# Have you seen this???



## ~kInG~ (Jun 8, 2005)

Going through Unitronics webpage I stumbled across a video titled "*Unitronic Chipped MK4 2.5L 5c big turbo*"

me >>> :what:

I asked Lavi @ Uni and this is what he had to say...



[email protected] said:


> yup! MKIV 2.5 swap with a BT kit... not sure but makes alot of power, car is animal tq the whole way through!


without further ado...


----------



## Golf_Gr (Mar 30, 2009)

saw that car last year at waterfest, it can do some sick burnouts, i think it also won in the burnout contest not sure tho


----------



## GrkPranksta69 (Jan 11, 2009)

The video put a  on my face. Unitronics seems to really be on the ball the last couple of months so :thumbup: to them


----------



## thygreyt (Jun 7, 2009)

GrkPranksta69 said:


> The video put a  on my face. Unitronics seems to really be on the ball the last couple of months so :thumbup: to them


same here. i have had extensive talks with uni's dealers and a couple of guys inside uitronic as well...

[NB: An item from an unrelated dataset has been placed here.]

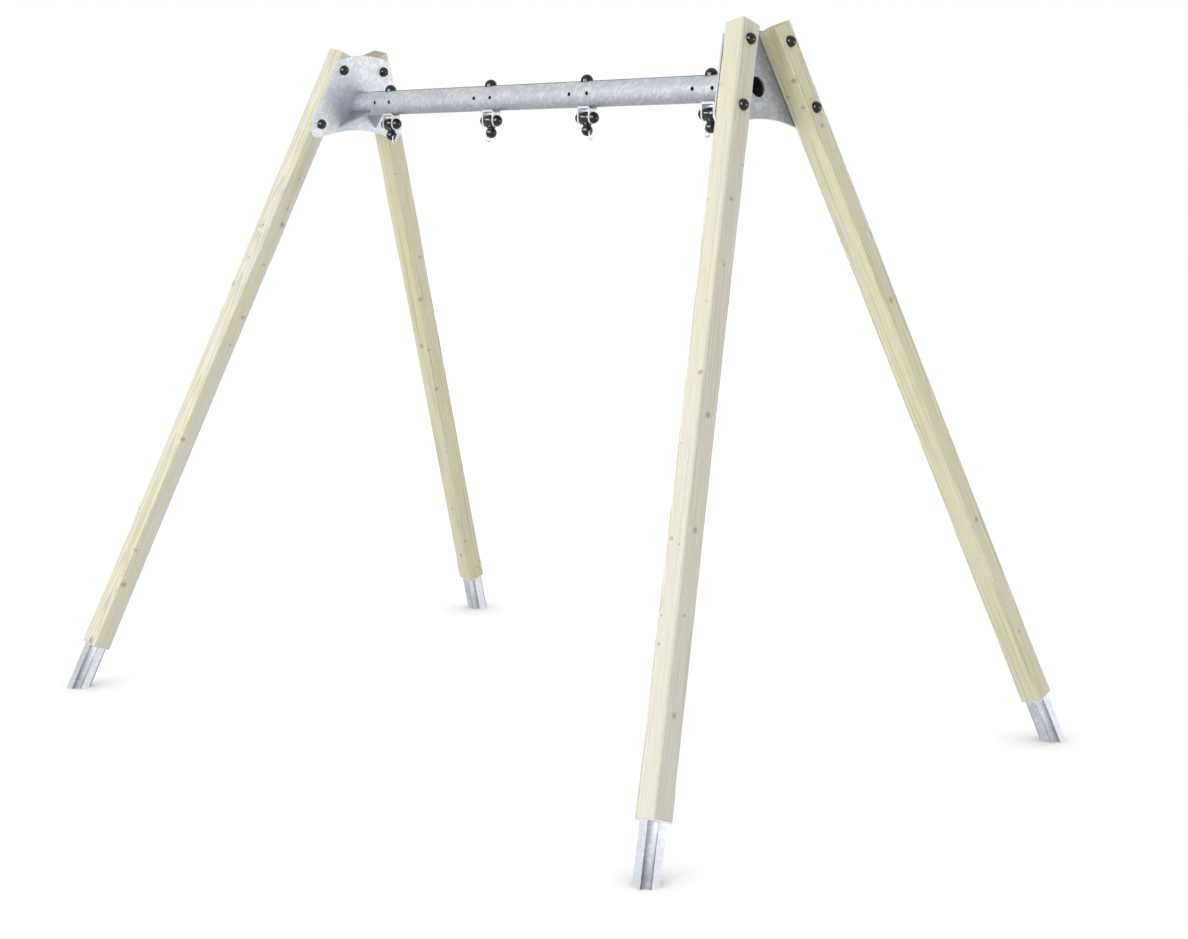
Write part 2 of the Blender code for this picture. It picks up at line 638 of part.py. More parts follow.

as always, awesome people, amazing products.

i have a hypothesis when it comes to cars. judge the makers based on their DD.
if the mech's car isnt "touched" he cant touch mine.

and i must say, unitronic's are more than able to do ANYTHING to my daily.

just do some research, and you'll see:

Lavi, Alex, Mike Z.

btw, all 3 are KEY in the development of the rabbit turbo AWD... i belive you can find more info on facebook.

so, props again to unitronic.


----------



## conejoZING! (Nov 25, 2007)

*Another Unitronic 2.5 turbo!*

Unitronic! Dudes!!  Are you planning on making conversion turbo cup car kits or something? 

Because you are tempting us with all these turbo 2.5 's you are cranking out.


----------



## opzrabbit17 (Dec 26, 2008)

WOW.. So correct me if im wrong.. The 2.5 5cylinder will fit in a MK4??? Will it fit in a MK3??


----------



## halbwissen (Jul 20, 2001)

opzrabbit17 said:


> WOW.. So correct me if im wrong.. The 2.5 5cylinder will fit in a MK4??? Will it fit in a MK3??


It has been swapped into a MkI, so a MkIII should have plenty of space.


----------



## thygreyt (Jun 7, 2009)

nls did a switch to a mk1


----------



## LampyB (Apr 2, 2007)

don't see what was cool about that video...


----------



## ~kInG~ (Jun 8, 2005)

LampyB said:


> don't see what was cool about that video...


A big turbo 2.5L inline 5 stuffed into a mk4...


----------



## spdfrek (Feb 28, 2002)

~kInG~ said:


> A big turbo 2.5L inline 5 stuffed into a mk4...


I have to agree with LampyB, I don't see anything really awesome in the video either. I am a fan of swaps and uni, but we don't get to see the motor. We don't get to see the turbo install. The car does a burnout that the stock motor could have done. Since the car isn't moving with any kind of speed you can't tell what kind of power it has.

I want to see a new video that shows the swap. It should have either an incar shot of acceleration or maybe some high speed passes.

Oh and I want to hear the exhaust.:thumbup:


----------